Imposible comprender ese desconcertante ir y venir de golpes y contragolpes en que andan enfrascadas las distintas emanaciones institucionales del chavismo si no se repara en quién resulta ser, entre bambalinas, el genuino guionista del culebrón. Un febril escribidor que no es otro que el Ejército. Un ejército, el de Venezuela, muy distinto a los del resto de los países de la América hispana. Porque, desde el instante mismo de la emancipación de las colonias, los uniformados de los demás países latinoamericanos tendieron a constituirse en un poder independiente de la autoridad civil. En Venezuela, en cambio, no es que integren una institución más o menos autónoma, es que son un Estado dentro del Estado. Un Estado que, como cualquier otro, defiende su soberanía y sus intereses privativos frente a cualquier conato de injerencia exterior. He ahí la clave para poder descifrar escenas tan extravagantes, incluso dentro de los muy generosos parámetros caraqueños, como la de la fiscal general de Maduro desmantelando la asonada contra el Parlamento encabezada por el Tribunal Supremo de Maduro. Y es que los diputados electos de la República pretendían incurrir en la imprudencia de inmiscuirse en los negocios empresariales privativos de las Fuerzas Armadas. En concreto, y antes de ser disuelto a toda prisa por los togados, el Parlamento se disponía a votar una norma legal que obstruyese la posibilidad de constituir empresas mixtas para la explotación de los recursos naturales de uno de los mayores yacimientos minerales del mundo, el llamado Arco Minero del Orinoco, una zona selvática de más de 220.000 kilómetros cuadrados que aloja, entre otros, extensos enclaves de oro y coltán.
Con los precios internacionales del crudo, el monocultivo tradicional del que siempre ha vivido el Estado, arrastrándose por los suelos, los beneficios potenciales del Arco Minero del Orinoco constituyen ahora mismo la gran esperanza de las élites políticas del país, tanto las del chavismo como las de la oposición, para poder seguir manteniendo de modo indefinido el modelo rentista sobre el que se asienta la estructura económico-política de Venezuela.

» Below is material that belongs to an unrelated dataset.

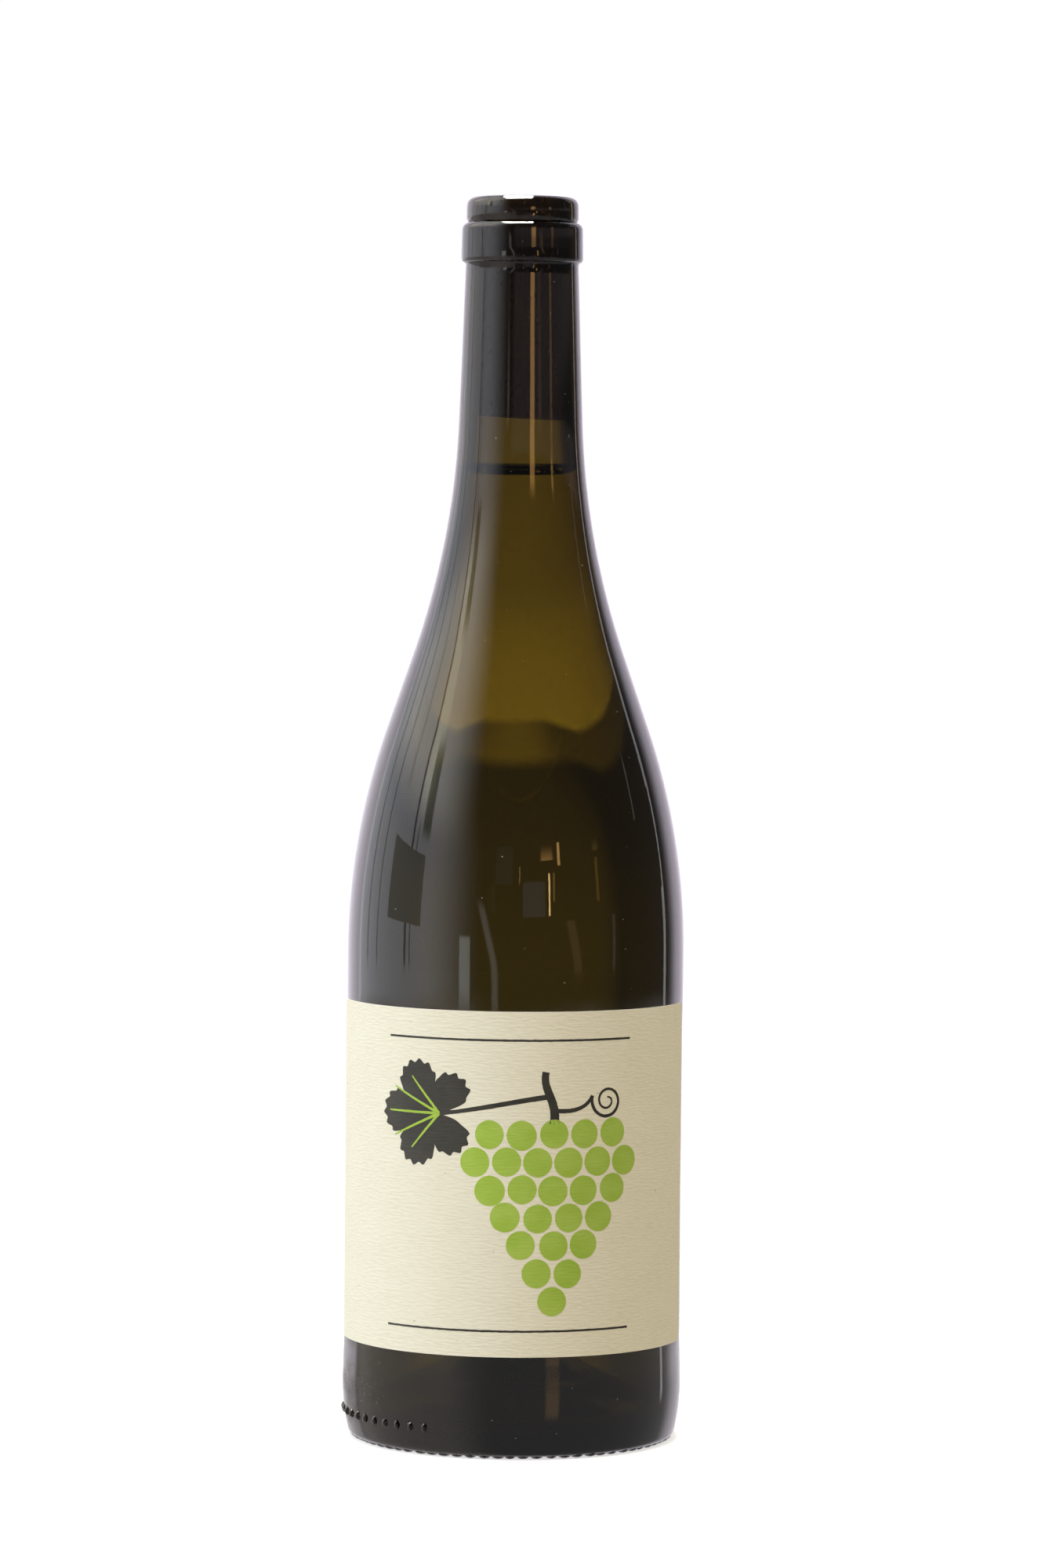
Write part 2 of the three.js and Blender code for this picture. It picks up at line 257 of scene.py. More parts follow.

Por lo demás, y en términos de poder, la cuestión se antoja simple: quien controle los ingresos del petróleo y del Arco Minero del Orinoco controlará el Estado. De ahí la importancia crítica para la mano que mece la cuna del régimen de mantener alejado al Parlamento del gran negocio de Venezuela en, como mínimo, medio siglo. Y es que la preciadísimas concesiones administrativas para la explotación comercial de los recursos del Orinoco, además de a media docena de grandes empresas extranjeras que aportarán la tecnología y el capital imprescindibles, sociedades chinas, rusas, norteamericanas y canadienses, solo han beneficiado a una única firma local, la Compañía Anónima Militar de Industrias Mineras, Petroleras y de Gas. Un novísimo grupo empresarial creado hace apenas medio año, el cien por cien de cuyas acciones corporativas son propiedad exclusiva y excluyente de las Fuerzas Armadas Bolivarianas.
Y ese es el plan de negocio que pretendió obstaculizar el Parlamento por la vía de regular legalmente la formación de empresas mixtas en el sector minero, un dardo envenenado contra los intereses mercantiles de los espadones que mueven todos los hilos desde los cuarteles. No por casualidad la apresurada reposición en sus funciones constitucionales de la cámara legislativa del país tras el efímero golpe de los jueces solo incluyó una única excepción. ¿Adivina el lector cuál ha sido esa única competencia normativa de la que se han visto desposeídos los diputados de Venezuela? ¡Bingo! La capacidad para legislar sobre la creación de empresas mixtas en el Arco Minero del Orinoco acaba de ser traspasada desde el Parlamento al Tribunal Supremo y al Poder Ejecutivo, esto es, al Ejército. Porque los generales saben que Maduro pasará pero que el oro, como el dinosaurio del cuento de Monterroso, seguirá ahí. En el vientre de su Orinoco.